TBMM Adalet Komisyonu Başkanı: Haşema giyen kadının havuza alınmaması ayrımcılıktır
TBMM Adalet Komisyonu Başkanı ve AK Parti İstanbul Milletvekili Cüneyt Yüksel, Akçakoca'da haşema giyen kadının havuza alınmamasına tepki göstererek, 'Anayasa ve kanun hükümlerinin yanı sıra uluslararası belgelerdeki kurallar da göz önüne alındığında doğrudan din ve inanç temelli ayrımcılık yasağının ihlalidir.' dedi.
TBMM Adalet Komisyonu Başkanı ve AK Parti İstanbul Milletvekili Cüneyt Yüksel, Akçakoca'da haşema giyen kadının havuza alınmamasına tepki göstererek, "Anayasa ve kanun hükümlerinin yanı sıra uluslararası belgelerdeki kurallar da göz önüne alındığında doğrudan din ve inanç temelli ayrımcılık yasağının ihlalidir." dedi.
Yüksel, Düzce'nin Akçakoca ilçesinde site sakini kadının haşema giydiği gerekçesiyle havuzu kullanmasının engellenmesine ilişkin AA muhabirine açıklamalarda bulundu.
Yaşanan olayın, dini inanç nedeniyle yaşam tarzına müdahale anlamı taşıdığını vurgulayan Yüksel, Anayasa'nın 24. maddesinde "Herkes, vicdan, dini inanç ve kanaat hürriyetine sahiptir. 14. madde hükümlerine aykırı olmamak şartıyla ibadet, dini ayin ve törenler serbesttir. Kimse, ibadete, dini ayin ve törenlere katılmaya, dini inanç ve kanaatlerini açıklamaya zorlanamaz; dini inanç ve kanaatlerinden dolayı kınanamaz ve suçlanamaz." hükmünün bulunduğunu belirtti.
Yüksel, İnsan Hakları Evrensel Bildirgesi'nin 2. maddesinde de "Herkes ırk, renk, cinsiyet, dil, din, siyasal ya da başka türden kanaat, ulusal ya da toplumsal köken, mülkiyet, doğuş veya başka türden statü gibi herhangi bir ayrım gözetilmeksizin, bu bildirgede belirtilen bütün hak ve özgürlüklere sahiptir." hükmünün yer aldığını anımsattı.

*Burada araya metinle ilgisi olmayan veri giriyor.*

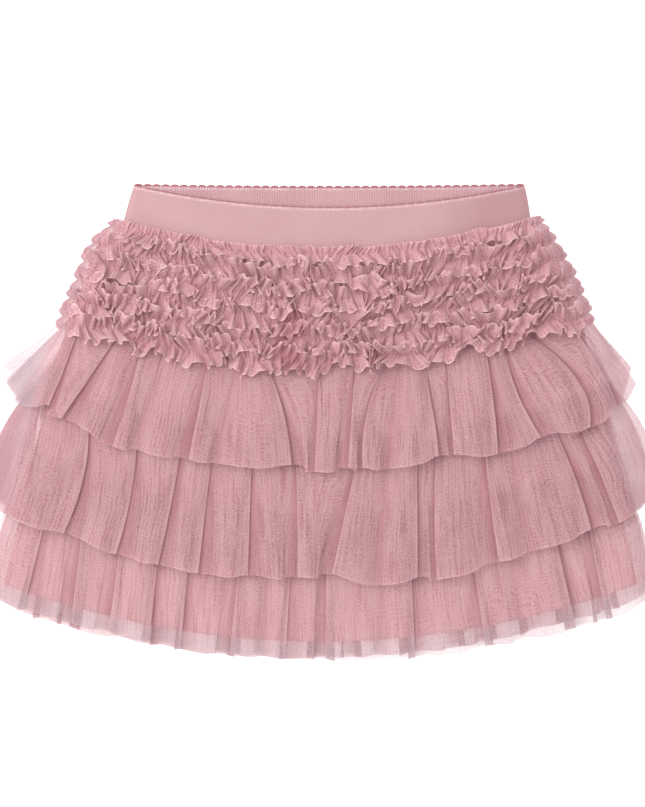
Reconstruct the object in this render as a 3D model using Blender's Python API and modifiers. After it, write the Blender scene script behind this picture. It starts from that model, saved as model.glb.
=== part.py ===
"""A toddler's tiered tulle skirt, laid flat on its back.

X runs across the skirt, Y from the hem up to the waist and Z up from the surface it lies on.
The origin is the middle of its footprint. Tables and sizes are in millimetres; MM turns them
into metres. Every piece of cloth is a grid that a place() function bends into its form, and
a Solidify modifier gives it its wall.
"""
import math
import random

import bmesh
import bpy

MM = 0.001
OBJECT_NAME = "tulle_skirt"

# ---------------------------------------------------------------- driving sizes, millimetres
CLOTH_WALL = 1.0
BAND_WALL = 1.2
SEAM_GAP = 0.3
LAYER = CLOTH_WALL + SEAM_GAP        # from one flat layer's middle to the next one's
ARC = 0.0013                         # every seam line rises by ARC * x * x towards the sides

BACK_FLOOR = CLOTH_WALL / 2          # middle of the wall of a piece that lies on the surface
BASE_BACK_YOKE = BACK_FLOOR + LAYER
BASE_BACK_SKIRT = BASE_BACK_YOKE + LAYER
BASE_FRONT_YOKE = BASE_BACK_YOKE + LAYER
BASE_FRONT_SKIRT = BASE_BACK_SKIRT + LAYER
TIER_FLOOR = BASE_FRONT_SKIRT + LAYER
RUFFLE_ROOT = BASE_FRONT_YOKE + LAYER

BAND_SEAM_Y = 91.0                   # lower edge of the waistband on the centre line
BAND_FRONT_DIP_Y = 111.8             # lowest point of the front's top edge
BAND_FRONT_ARC = 0.0011
BAND_BACK_TOP_Y = 122.4
BAND_BACK_ARC = 0.0001
BAND_TOP_LEFT, BAND_TOP_RIGHT = -97.5, 106.5
BAND_SEAM_LEFT, BAND_SEAM_RIGHT = -103.0, 109.5
BAND_CENTRE_X = 4.5

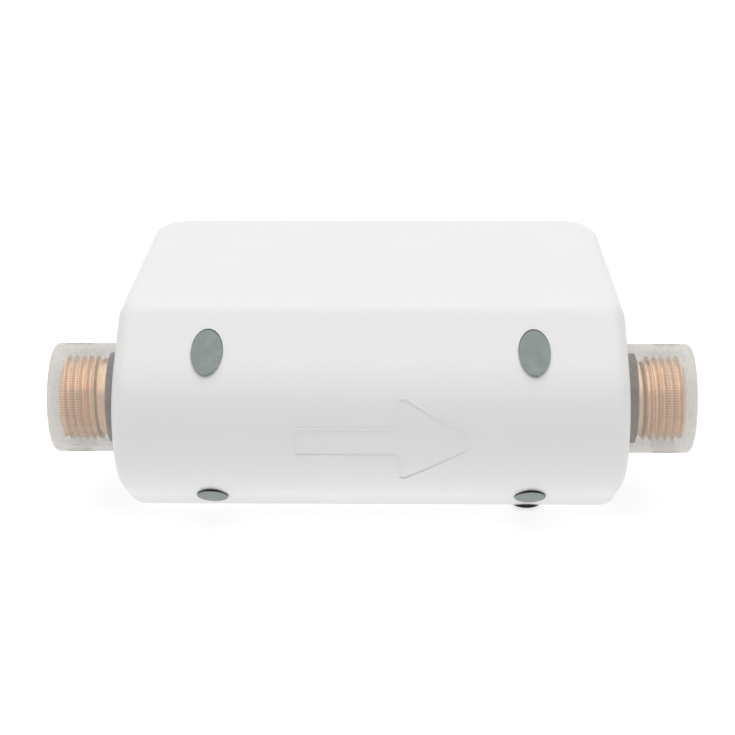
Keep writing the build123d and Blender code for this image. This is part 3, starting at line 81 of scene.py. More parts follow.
level = Vector((cos(YAW), sin(YAW), 0))
upward = Vector((-sin(YAW) * sin(RISE), cos(YAW) * sin(RISE), cos(RISE)))
right = level * cos(ROLL) + upward * sin(ROLL)
up = upward * cos(ROLL) - level * sin(ROLL)
back = right.cross(up)
camera = bpy.data.objects.new("camera", bpy.data.cameras.new("camera"))
bpy.context.scene.collection.objects.link(camera)
camera.data.sensor_width = SENSOR
camera.data.lens = SENSOR * DISTANCE / PICTURE_WIDTH
camera.data.clip_start, camera.data.clip_end = NEAREST, FURTHEST
stand = AXIS + right * AIM_RIGHT + up * AIM_UP + back * DISTANCE
camera.matrix_world = Matrix.Translation(stand) @ Matrix((right, up, back)).transposed().to_4x4()
bpy.context.scene.camera = camera
print("lens in mm:", round(camera.data.lens, 2))

# %% [markdown]
# ## Shader sums
# A material is easier to read as sums than as a web of nodes. This small class wraps the output of a
# node, so that adding or multiplying two of them adds the Math node that does it.


# %% Sums on sockets
class Field:
    """The output of one node, used like a number."""

    def __init__(self, nodes, socket):
        self.nodes, self.socket = nodes, socket

    def __add__(self, other):
        return self.nodes.maths("ADD", self, other)

    def __sub__(self, other):
        return self.nodes.maths("SUBTRACT", self, other)

    def __rsub__(self, other):
        return self.nodes.maths("SUBTRACT", other, self)

    def __mul__(self, other):
        return self.nodes.maths("MULTIPLY", self, other)

    __radd__ = __add__

    def between(self, start, end):
        """0 below start and 1 above end, with a soft step between."""
        sockets = {"Value": self, "From Min": start, "From Max": end}
        return self.nodes.node("ShaderNodeMapRange", {"interpolation_type": "SMOOTHSTEP"}, sockets)


# %% [markdown]
# Materials and the world are both trees of nodes. One class adds nodes to a tree and joins them up, so
# that the rest of the file can say in one line what a node is, how it is set and what feeds it.


# %% Trees of nodes
class Nodes:
    """A node tree that is built up in steps."""

    def __init__(self, tree):
        self.tree = tree

    def join(self, value, socket):
        """Gives a socket a link, if the value is a Field, or else the value itself."""
        if isinstance(value, Field):
            self.tree.links.new(value.socket, socket)
        else:
            socket.default_value = value

    def node(self, kind, settings=None, sockets=None, output=0):
        """Adds a node: its settings first, then a value or a link for each socket."""
        made = self.tree.nodes.new(kind)
        for name, value in (settings or {}).items():
            setattr(made, name, value)
        for name, value in (sockets or {}).items():
            self.join(value, made.inputs[name])
        return Field(self, made.outputs[output])

    def maths(self, operation, *values):
        return self.node("ShaderNodeMath", {"operation": operation}, dict(enumerate(values)))

    def part(self, vector, letter):
        """The X, Y or Z of a vector."""
        return self.node("ShaderNodeSeparateXYZ", {}, {"Vector": vector}, output=letter)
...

Yüksel, din ve vicdan hürriyetinin, demokratik toplumlarda temel taşlardan biri, uluslararası belgeler ve Anayasa'da koruma altına alınmış bir hak olduğunu dile getirdi.
Cüneyt Yüksel, şöyle devam etti:
"Herkes, hukuken tanınmış hak ve hürriyetlerden yararlanmada eşittir. Türkiye İnsan Hakları ve Eşitlik Kurumu Kanunu'nda da bu alanda düzenlemeler bulunmaktadır. Kanunla cinsiyet, ırk, renk, dil, din, inanç, mezhep, felsefi ve siyasi görüş, etnik köken, servet, doğum, medeni hal, sağlık durumu, engellilik ve yaş temellerine dayalı ayrımcılık yasaklanmıştır. Haşemalı bir kadının site havuzuna girmesinin engellenmesi, Anayasa ve kanun hükümlerinin yanı sıra uluslararası belgelerdeki kurallar da göz önüne alındığında doğrudan din ve inanç temelli ayrımcılık yasağının ihlalidir. Bunun yanı sıra kadının, havuzu kullanan diğer kişilere kıyasla inancı nedeniyle havuzdan eşit bir şekilde yararlanması engellenmiştir."
Yaşanan olayı, "sahip olunan hakların kullanılmasının önüne geçilmesi" olarak nitelendiren Yüksel, "Türkiye, artık bu tür tartışmaları ve olayları yaşamamalıdır. Hak ve özgürlükler alanında bugüne kadar çok sayıda adım atılmıştır. Site görevlileri tarafından haşemalı vatandaşımızın havuza girmesinin engellenmesi kesinlikle kabul edilemez. Kimsenin ayrımcılık uygulayarak vatandaşlarımızın haklarını ellerinden almaya hakkı yoktur." diye konuştu.
Cüneyt Yüksel, olayla ilgili adli soruşturmanın sürdüğünü hatırlattı.